Young people’s ideas about economic inequality have received scant attention in research despite the fact that we now have several generations for whom an unequal society with an eroding safety net is the world they’ve known.
To gain some insights into teenagers’ theories about inequality, my colleagues and I posed the following question to nearly 600 middle- and high-school students from different racial and ethnic backgrounds who attended schools in low-, middle-, and high-income communities:
“Imagine that someone from another country were visiting the United States and they asked you to explain some things to them. Suppose they asked you to explain why some people in the United States are poor and why some people are rich, what would you say?”
We coded the teens’ explanations for references to individual (motivation, hard work); structural (few job training programs; cost of housing); and uncontrollable (bad or good luck) factors. We calculated the number of reasons each student gave and whether s/he mentioned different causes. What did we learn?
First, adolescents knew more about ways that people might become rich than ways they might become poor, in terms of the sheer number and the different routes. For example, people might be poor because they “did not have the will power to get a good job,” whereas they might be rich because they “had a good education, confidence, family wealth or inheritance, worked hard.”
Second, there was a sense that the rich had earned their status, but not a similar sense that the poor should unequivocally be blamed for theirs. Whereas teens tended to give credit to the wealthy for working hard, they were as likely to mention a structural as an individual attribution to explain why people might be poor. Rich people “finished school and took care of what they had to do; they had a goal and reached it.” Poor people “might not have ambition and the companies have taken jobs overseas.”
Third, theories about inequality were internally consistent for over half of the young people. That is, they either mentioned individual or structural causes for both poverty and wealth. The former group might note that rich people worked hard and poor people were lazy. The latter group reasoned that people might be poor because “Everyone is competing and there are not enough jobs to go around,” “Those with less education and training get shut out,” and that rich people may have “inherited their money or they have great connections, or they’re drug dealers.”

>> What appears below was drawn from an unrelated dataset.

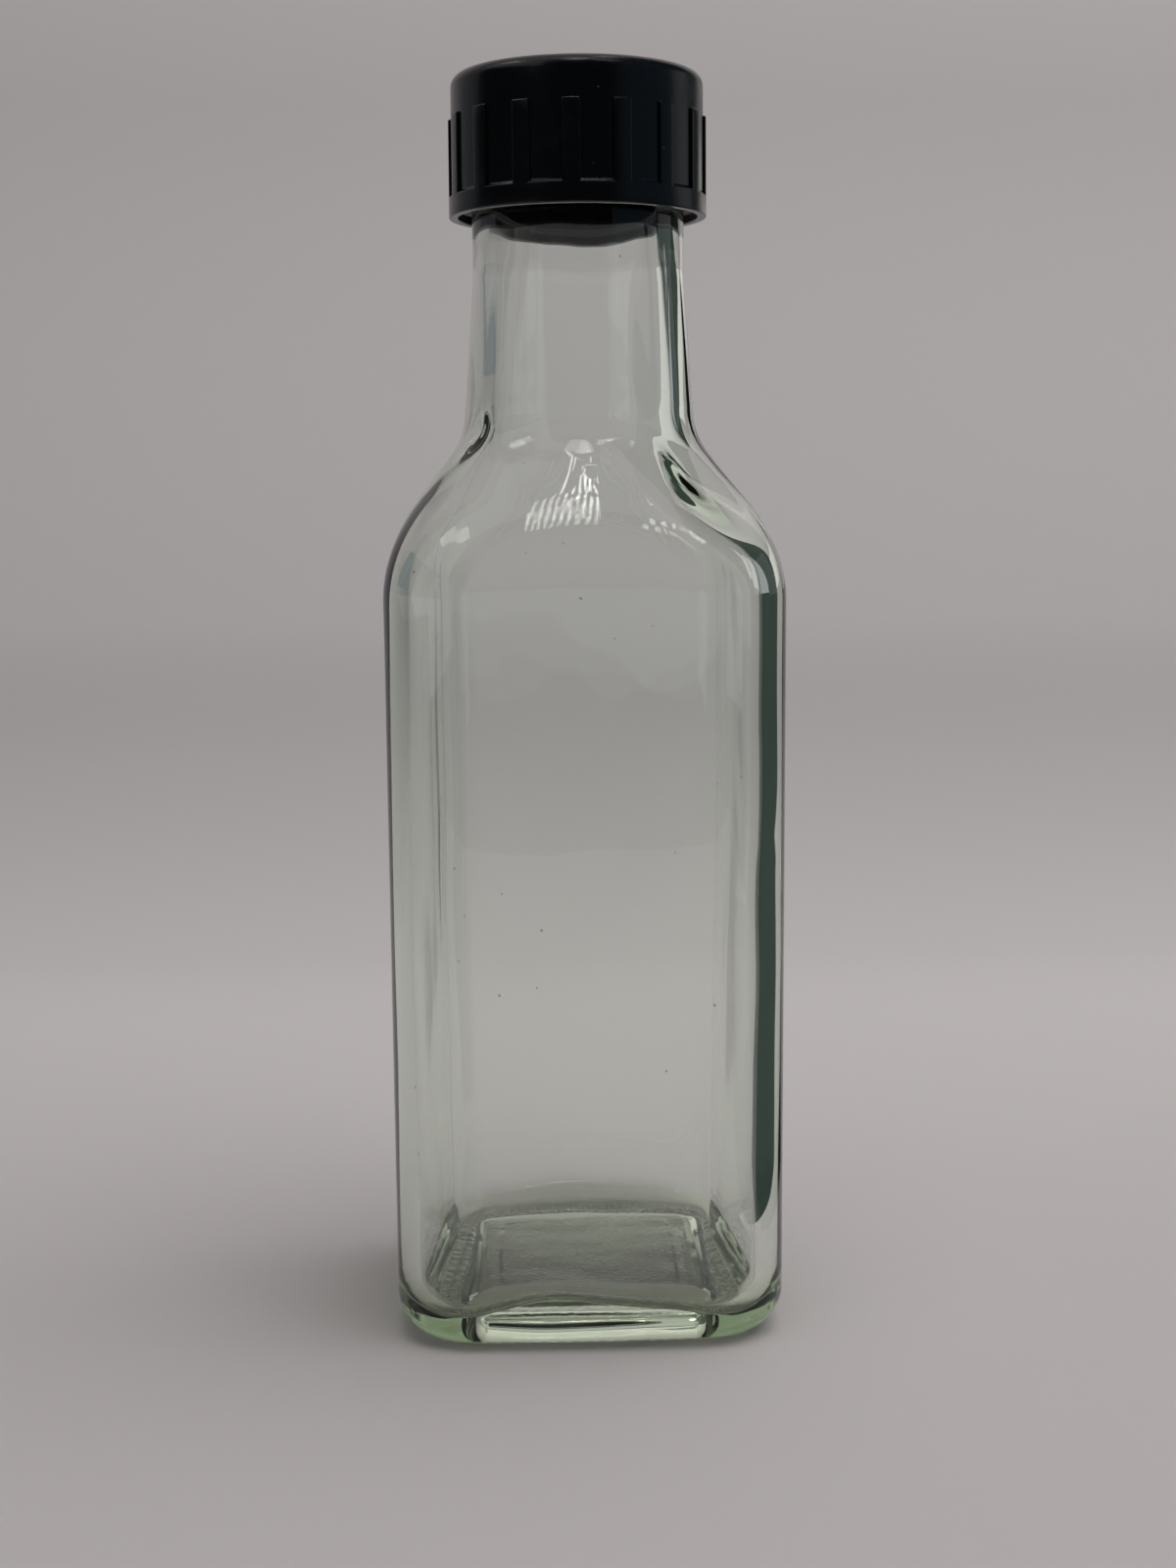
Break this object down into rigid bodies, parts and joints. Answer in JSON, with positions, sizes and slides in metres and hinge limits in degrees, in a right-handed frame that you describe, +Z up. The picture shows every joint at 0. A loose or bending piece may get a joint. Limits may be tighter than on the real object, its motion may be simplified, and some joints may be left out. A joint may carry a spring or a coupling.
{
  "type": "glass bottle with screw cap",
  "caption": "Empty clear glass bottle with a rounded-square body, sloping shoulders, a round neck and a ribbed black plastic screw cap.",
  "frame": {"origin": "centre of the base, at the height of the ring that the bottle stands on", "axes": "+Z up along the bottle; the four flat sides face -Y, +X, +Y and -X, and -Y is the front"},
  "size_m": [0.0468, 0.0468, 0.1461],
  "materials": {
    "glass": "clear, faintly green, smooth, with slight waves from moulding",
    "cap_plastic": "near-black moulded plastic with a soft gloss"
  },
  "bodies": {
    "root": {"bottle": "glass", "cap": "cap_plastic"}
  },
  "joints": []
}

“…the freedom to criticize the system reflects, in part, the safety net of privilege.”
For the other half of the respondents, explanations for poverty invoked different underlying causes than those for wealth. People were poor because they “don’t have jobs and sometimes jobs can be hard to find and you cannot have a house with only making $4.25 per hour and having kids,” whereas people who were rich “set a goal for themselves, studied hard and got a good job”.
What might account for differences in teens’ theories about inequality? Not surprisingly, older adolescents knew more about causes, including structural ones. But it was the social class differences in explaining inequality that gave us pause. Youth in better-educated families and higher income communities knew more about factors underlying inequality and also were more likely to mention the structural roots of poverty. This was explained by the fact that their families discussed current events and politics and that their classmates’ families also engaged in such discussions. In contrast, it was adolescents in the least privileged circumstances (whose parents had lower levels of education, whose schools were located in low-income communities, and whose classmates reported few discussions of current events at home) who were more likely to admire the wealthy for making it and contend that people were poor because they lacked motivation or hadn’t applied themselves in school. In fact, the connection between working hard in school and succeeding in life was palpable:
The reason why people have good jobs is because they work for 17–20 years in school,” whereas the poor “chose that lifestyle when they did not take school seriously.”

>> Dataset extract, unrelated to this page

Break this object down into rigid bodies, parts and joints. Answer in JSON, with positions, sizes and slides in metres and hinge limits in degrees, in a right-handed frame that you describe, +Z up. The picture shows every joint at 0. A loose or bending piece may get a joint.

How should we interpret these findings? One answer is that they reflect differences in opportunities to learn about society that accrue to youth from different social classes. Another is that they reflect the distinct realities that an unequal society with a shredded safety net portends for different groups of young people. It may be easier to attend to the structural roots of inequality from a position of advantage since one’s own group is less likely to suffer the consequences of an unequal system. In other words, the freedom to criticize the system reflects, in part, the safety net of privilege.
In contrast, for those youth who remain in schools where half of their classmates will drop out, an ardent commitment to self-reliance and a belief in the efficacy of individual effort may keep them going. The imperative of self-reliance and the lack of safety nets also seem to be messages that they hear at home: it was youth in the least privileged families who were most likely to report that their parents admonished them that they should work twice as hard as others if they wanted to get a job; that people have to create their own opportunities since nobody hands them to you; that they couldn’t blame others for their problems; and that if they didn’t succeed in life, they would have only themselves to blame.
The notion that we live in a meritocracy is a lesson that most children in the United States learn as they grow up. But it may be even more incumbent on youth who have few connections, safety nets, or second chances to embrace that belief. How else can they hope to attain the American dream?